In both places, Australians are recognised as foreigners, but East Timorese welcome Australians while Afghans merely tolerate the presence of our (yes, our) troops - and some don't even go that far.

In East Timor, the bankruptcy of Indonesian rule was clear; the incoming government needed to find its feet so the people embraced the Australians and worked closely with them until the incoming government could step up. In Afghanistan, the bankruptcy of Taliban rule was clear and the incoming government was clearly just as bad, so no embrace of the foreigner was possible until force majeur compelled people to make a choice - and the choice they've made is to keep Australians isolated as invaders.

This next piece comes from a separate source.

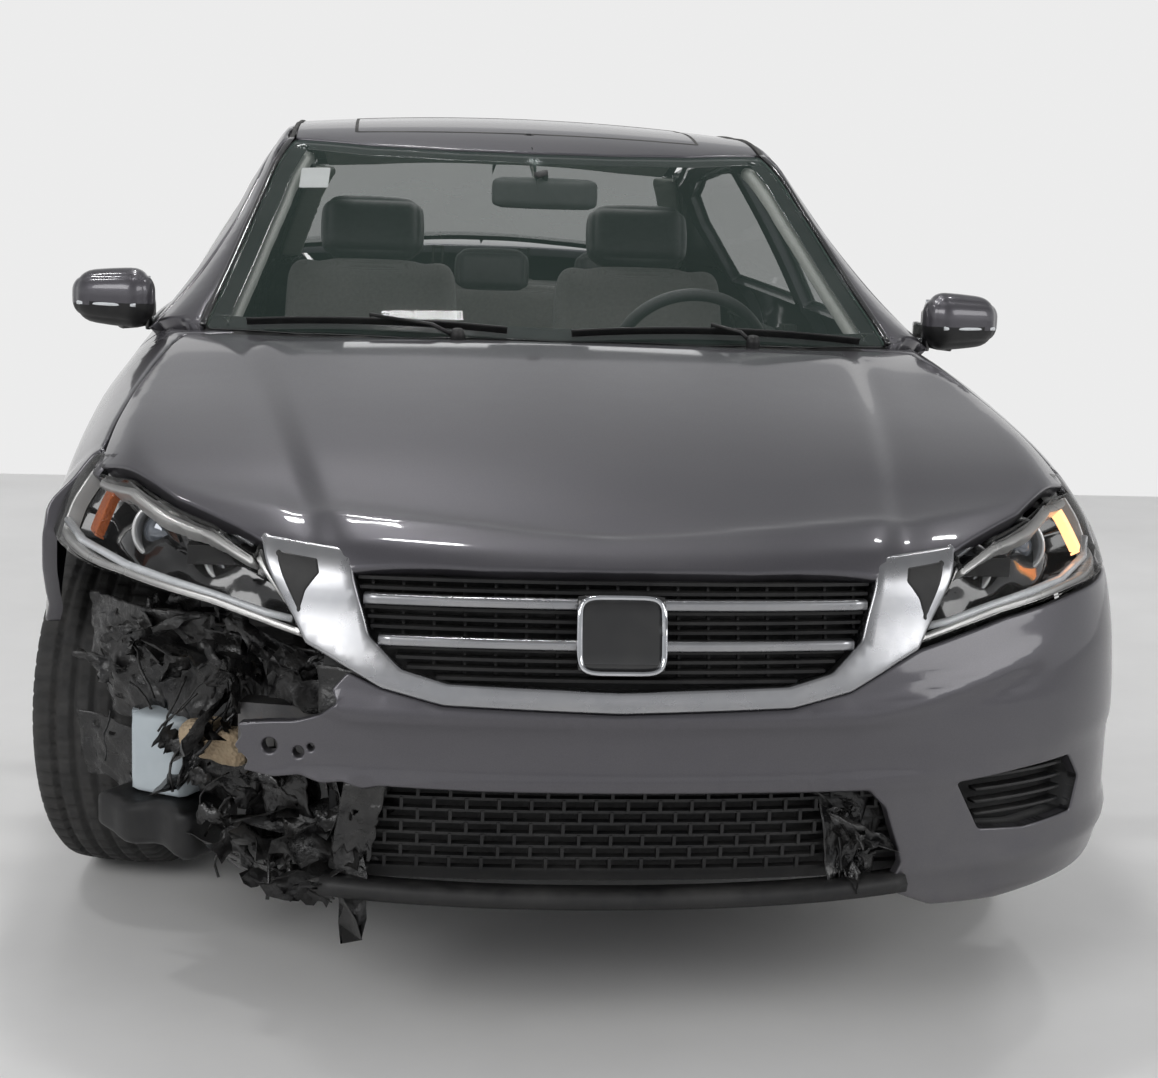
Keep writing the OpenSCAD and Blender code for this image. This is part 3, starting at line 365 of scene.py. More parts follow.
def area(pts):
    return sum(a.x * b.y - b.x * a.y for a, b in zip(pts, pts[1:] + pts[:1])) / 2


def offset_in(pts, d):
    """Each point of a counter-clockwise outline moved inwards by d."""
    n = len(pts)
    out = []
    for i in range(n):
        t = (pts[(i + 1) % n] - pts[i - 1])
        nrm = Vector((-t.y, t.x)).normalized()
        out.append(pts[i] + nrm * d)
    return out


def inside_many(poly, px, py):
    c = np.zeros(len(px), bool)
    n = len(poly)
    for i in range(n):
        a, b = poly[i], poly[i - 1]
        cross = (a[1] > py) != (b[1] > py)
        if not cross.any():
            continue
        xi = (b[0] - a[0]) * (py - a[1]) / ((b[1] - a[1]) or 1e-12) + a[0]
        c ^= cross & (px < xi)
    return c


def triangulate(loops, spacing, scale=1.0):
    """Loops of nested rings: loops[0] is a list of rings of the outer outline, the rest of the holes."""
    verts, edges, deep = [], [], []
    for rings in loops:
        for k, ring in enumerate(rings):
            base = len(verts)
            verts += ring
            deep += [ROLL[min(k, len(ROLL) - 1)]] * len(ring)
            edges += [(base + i, base + (i + 1) % len(ring)) for i in range(len(ring))]
    outer = loops[0][0]
    inner = loops[0][-1]
    xs = [p[0] for p in outer]
    ys = [p[1] for p in outer]
    sx = spacing * scale
    gx, gy = np.meshgrid(np.arange(min(xs) + sx / 2, max(xs), sx), np.arange(min(ys) + spacing / 2,
            max(ys), spacing), indexing="ij")
    gx = gx + (np.arange(gx.shape[1]) % 2)[None, :] * sx / 2
    px, py = gx.ravel(), gy.ravel()
    keep = inside_many([(p[0], p[1]) for p in inner], px, py)
    for rings in loops[1:]:
        keep &= ~inside_many([(p[0], p[1]) for p in rings[-1]], px, py)
    px, py = px[keep], py[keep]
    allp = np.array([(p[0] / scale, p[1]) for rings in loops for ring in rings for p in ring])
    near = np.ones(len(px), bool)
    for lo in range(0, len(px), 2000):
        d = np.hypot(px[lo:lo + 2000, None] / scale - allp[None, :, 0], py[lo:lo + 2000, None] - allp[None,
                :, 1]).min(1)
        near[lo:lo + 2000] = d > spacing * 0.45
    verts += [Vector((a, b)) for a, b in zip(px[near], py[near])]
    deep += [1.0] * int(near.sum())
    v, _, f, source, *_ = delaunay_2d_cdt([Vector((p[0], p[1])) for p in verts], edges, [], 0, 1e-6)
    deep = [min([deep[i] for i in src] or [1.0]) for src in source]
    cx = np.array([sum(v[i].x for i in t) / len(t) for t in f])
    cy = np.array([sum(v[i].y for i in t) / len(t) for t in f])
    ok = inside_many([(p[0], p[1]) for p in outer], cx, cy)
    for rings in loops[1:]:
        ok &= ~inside_many([(p[0], p[1]) for p in rings[0]], cx, cy)
    return v, [list(t) for t, k in zip(f, ok) if k], deep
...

Even in postwar Japan, Australian soldiers were not so disengaged from people they were trying to help as they are in Afghanistan. In both World Wars, the Australian government made it clear that our quarrel was not with the German people but their governments. In Korea and Vietnam the Australian engagement with local people was half-hearted, and overruled by ham-fisted shows of "strength". In UN peacekeeping efforts, Australians have shown that a broader engagement backed up by military force - and not consisting wholly of it - gets positive results for locals and Australians alike.

We can't be sure if we're doing a good job or not because there is no local voice to tell us one way or another, and the locals don't really engage with Australians anyway because they're more concerned about IEDs than building sound ties.

One thing is clear: the assertions by the Department of Immigration that Afghanistan is fine and all the asylum-seekers can go home, are the most vicious types of lie. They also put the lie to the notion of a 'queue' which Afghans are said to jump. The fact that they can't get into that queue without bobbing up on Ashmore Reef shows the Phillip Ruddock Fib shows a wasteful disconnect in Australian public policy, a commitment to waste that should appal anyone who realises that disconnect kills people.

East Timorese refugees helped shape Australian policy toward that country; for many years Jose Ramos Horta lived above a TAB in western Sydney. Afghan refugees aren't considered valuable sources of information; they're a burden, an embarrassment, a menace apparently.

In neither location are Abrams tanks or Tiger helicopters any damn good at all.

Australia's interests are clear in East Timor. In Afghanistan we're there to support the Americans, and they are there because they're there.

1 comment:

  1. > They also put the lie to the notion of a 'queue' which Afghans are said to jump

    I find it ironic that most of those who complain about queue jumpers would, if they found themselves stranded in Afghanistan or similar hellholes, do exactly what the queue jumpers are doing - try and get the hell out to a better place any way they could. It's us that have the problem because they threaten our nice wealthy paradise, but we blame them.

    This doesn't mean we can afford to let all comers in. If we want to preserve our standard of living then we need an immigration policy and limits on entry - but at least we could limit the degree of hypocrisy while we do it.